Lorne Gunter, writing in the Edmonton Journal, outlines the considerable obstacles Canadian law puts in the way of prospective handgun owners, notes how rare it is for a handgun crime to be committed by its registered owner, and declares Toronto mayor David Miller’s campaign for a nationwide ban on handguns—and a city-wide ban on activities as innocent as rifle ranges—completely bonkers. We pretty much agree, but it’s a bit much to completely gloss over the potential for legally-owned handguns to be stolen and subsequently used in crime.

The Globe‘s Christie Blatchford reports on the controversial secondment of Ontario Crown prosecutor Owen Young to the Residential Schools Truth and Reconciliation Commission, where he’ll serve as lead counsel. Young is the prosecutor who “urged a judge to impose ‘a financial penalty that hurts’ on the so-called KI-6 native protesters,” she notes—harsh language that some say is incompatible with the spirit of reconciliation. It seems to us that past instances of demanding punishment for malfeasance by aboriginal Canadians would disqualify just about any prosecutor with “impeccable credentials,” such as Young’s, on native issues. That is, after all, a prosecutor’s job.

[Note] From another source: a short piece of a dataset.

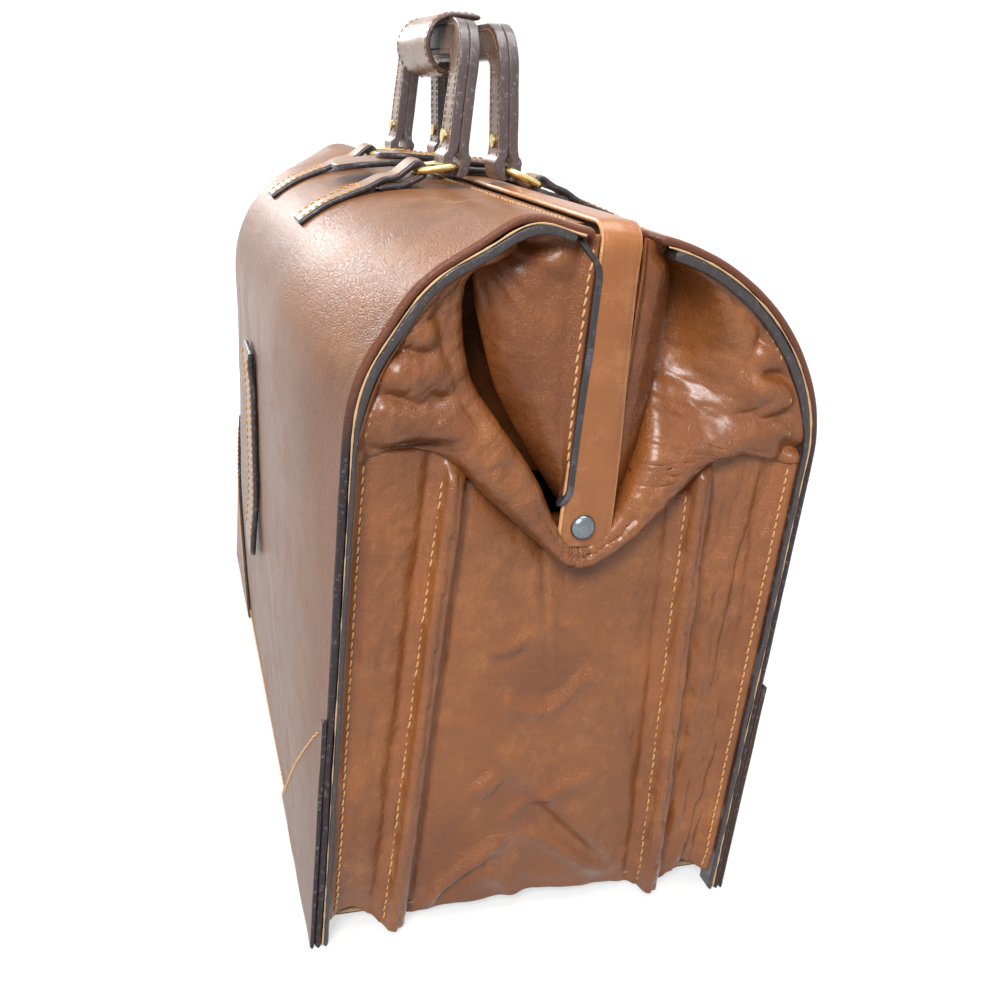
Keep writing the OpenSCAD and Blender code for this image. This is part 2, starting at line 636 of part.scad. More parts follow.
module back_frame_cover() color("#6b3f27") frame_cover(back_x1, back_x0, front_x1 - 0.2);
module front_leg_strips() color("#3a2a22") to_front() leg_strips(front_fullness);
module back_leg_strips() color("#3a2a22") leg_strips(back_fullness);

module top_strip() color("#9a6238") difference() {
    strip_body();
    translate([-body_l, 0, pivot_z]) rotate([0, 90, 0])
        cylinder(h = 2 * body_l, r = pivot_r + pin_gap, $fn = 32);
}

module pivot_rivets() color("#44474d") both_ends() {
    translate([tail_x0, 0, pivot_z]) rotate([0, 90, 0]) {
        cylinder(h = strip_x1 - tail_x0 + 0.1, r = pivot_r, $fn = 32);
        cylinder(h = rivet_tail, r = washer_r - 0.6, $fn = 32);
    }
    dome_r = (head_r * head_r + head_h * head_h) / (2 * head_h);
    translate([strip_x1 + 0.1, 0, pivot_z]) rotate([0, 90, 0]) rotate_extrude($fn = 48)
        intersection() {
            translate([0, head_h - dome_r]) circle(dome_r, $fn = 96);
            square([head_r, head_h]);
        }
}

module pivot_washers() color("#7c7f86") both_ends() difference() {
    translate([washer_x0, 0, pivot_z]) rotate([0, 90, 0]) cylinder(h = washer_t, r = washer_r, $fn = 48);
    translate([washer_x0 - 1, 0, pivot_z]) rotate([0, 90, 0])
        cylinder(h = washer_t + 2, r = pivot_r + pin_gap, $fn = 32);
}

module front_handle_tabs() color("#7b4a2c") to_front()
    handle_tabs(front_fullness, front_loop_u, front_tab_u, front_loop_lift);
module back_handle_tabs() color("#7b4a2c")
    handle_tabs(back_fullness, back_loop_u, back_tab_u, 0);
module front_rings() color("gold") to_front() handle_rings(front_loop, front_ring_tilt);
module back_rings() color("gold") handle_rings(back_loop, back_ring_tilt);
module front_handle() color("#4e3327") at_front_eye() handle_shape();
module back_handle() color("#4e3327") at_back_eye() handle_shape();
module front_handle_rivets() color("goldenrod") at_front_eye() handle_rivet_shape();
module back_handle_rivets() color("goldenrod") at_back_eye() handle_rivet_shape();
module grip_wrap() color("#9c6a45") at_front_eye() grip_wrap_shape();
module closure_strap() color("#5d3521") closure_strap_shape();
module closure_ply() color("#6b3f27") closure_ply_shape();
module closure_root() color("#5d3521") closure_root_shape();

base_board();
base_leather();
base_lining();
front_panel();
back_panel();
front_panel_lining();
back_panel_lining();
front_panel_rands();
back_panel_rands();
front_corner_patches();
back_corner_patches();
front_keeper_tab();
right_gusset();
left_gusset();
right_gusset_welts();
left_gusset_welts();
right_gusset_ply();
left_gusset_ply();
right_front_wing();
right_back_wing();
left_front_wing();
left_back_wing();
front_arch();
back_arch();
front_arch_lining();
back_arch_lining();
front_arch_rands();
back_arch_rands();
front_frame();
back_frame();
front_frame_cover();
back_frame_cover();
front_leg_strips();
back_leg_strips();
top_strip();
pivot_rivets();
pivot_washers();
front_handle_tabs();
back_handle_tabs();
front_rings();
back_rings();
front_handle();
back_handle();
front_handle_rivets();
back_handle_rivets();
grip_wrap();
closure_strap();
closure_ply();
closure_root();
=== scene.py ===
"""Looks of the top-frame leather briefcase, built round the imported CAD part.

Lengths in the numbers below are millimetres in the part's own frame; meshes are stored in metres.
"""

import math

import bpy
import bmesh
import numpy as np
from mathutils import Matrix, Vector


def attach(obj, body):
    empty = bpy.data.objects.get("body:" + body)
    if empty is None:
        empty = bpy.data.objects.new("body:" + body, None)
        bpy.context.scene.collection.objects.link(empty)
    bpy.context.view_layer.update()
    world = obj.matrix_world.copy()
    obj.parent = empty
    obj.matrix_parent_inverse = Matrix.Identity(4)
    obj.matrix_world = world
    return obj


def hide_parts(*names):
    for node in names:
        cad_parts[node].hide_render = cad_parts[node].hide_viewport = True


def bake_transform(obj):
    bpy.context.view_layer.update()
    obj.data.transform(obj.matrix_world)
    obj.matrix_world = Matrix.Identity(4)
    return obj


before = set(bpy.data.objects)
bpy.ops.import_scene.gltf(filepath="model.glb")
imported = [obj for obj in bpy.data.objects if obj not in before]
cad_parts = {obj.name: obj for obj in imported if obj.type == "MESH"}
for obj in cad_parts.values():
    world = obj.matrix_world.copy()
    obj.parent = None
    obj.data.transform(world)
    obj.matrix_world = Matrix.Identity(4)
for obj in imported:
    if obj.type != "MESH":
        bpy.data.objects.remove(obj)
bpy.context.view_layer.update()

# Half length and half depth of the body
HALF_L, HALF_D = 215.0, 102.5
# Height of the arches' shoulder, and height and distance from the parting of their crest
SHOULDER, CREST, CREST_U = 233.304, 320.0, 8.0
# A line's distance from the parting is looked for above this height
ARCH_FROM = 280.0
# Thickness of the panels, of the ply along their ends and of the lining
PANEL_T, RAND_T, LINING_T = 3.5, 2.5, 1.2
# How full the arches are: the exponents of their rounding
FULL_FRONT, FULL_BACK = 2.4, 1.8
# Height of the rivets
PIVOT_Z = 200.0
# (y, z) of the rings' bars in the tabs, and of their bars in the handles' eyes
FRONT_LOOP, BACK_LOOP = (-46.5085, 326.267), (16.6662, 324.64)
FRONT_EYE, BACK_EYE = (-27.9237, 330.217), (-1.40387, 330.512)
# Distance of a handle's legs and rings from the middle
HANDLE_X = 60.0


# Numbers, noise and curves

def lattice(ix, iy, iz, seed):
    """A value from -1 to 1 for whole-number points, hashed by products with large primes, shifts and
    exclusive or."""
    n = ix * 374761393 + iy * 668265263 + iz * 1274126177 + seed * 974711
    n = (n ^ (n >> 13)) * 1103515245
    n = n ^ (n >> 16)
    return (n & 0xFFFF) / 32767.5 - 1.0


def noise(x, y, z=0.0, seed=0):
    """Smooth noise from -1 to 1: hashed lattice values blended with the weight 3t^2 - 2t^3 along each
    axis."""
    x, y, z = np.broadcast_arrays(np.asarray(x, float), np.asarray(y, float), np.asarray(z, float))
    ix, iy, iz = (np.floor(v).astype(np.int64) for v in (x, y, z))
    fx, fy, fz = x - ix, y - iy, z - iz
    fx, fy, fz = (f * f * (3 - 2 * f) for f in (fx, fy, fz))
    total = np.zeros_like(x)
    for dx in (0, 1):
        for dy in (0, 1):
            for dz in (0, 1):
                w = (fx if dx else 1 - fx) * (fy if dy else 1 - fy) * (fz if dz else 1 - fz)
                total += w * lattice(ix + dx, iy + dy, iz + dz, seed)
    return total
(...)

“Sharon Stone may be a flake and a dilettante,” the Citizen‘s Dan Gardner writes, and “she may even be the public enemy of all mankind,” as the Chinese government has suggested, “but she’s not unintelligent.” She is, Gardner believes, perfectly capable of considering an idea such as the Chinese earthquake being some sort of karmic punishment for all the Party’s human rights violations—which she suggested at Cannes, and later apologized for—and determining that it’s irretrievably stupid. Everyone’s capable of “scrutinizing [their] thoughts,” says Gardner—even Pat Robertson and Jerry Falwell—and coming off a whole lot smarter in the process.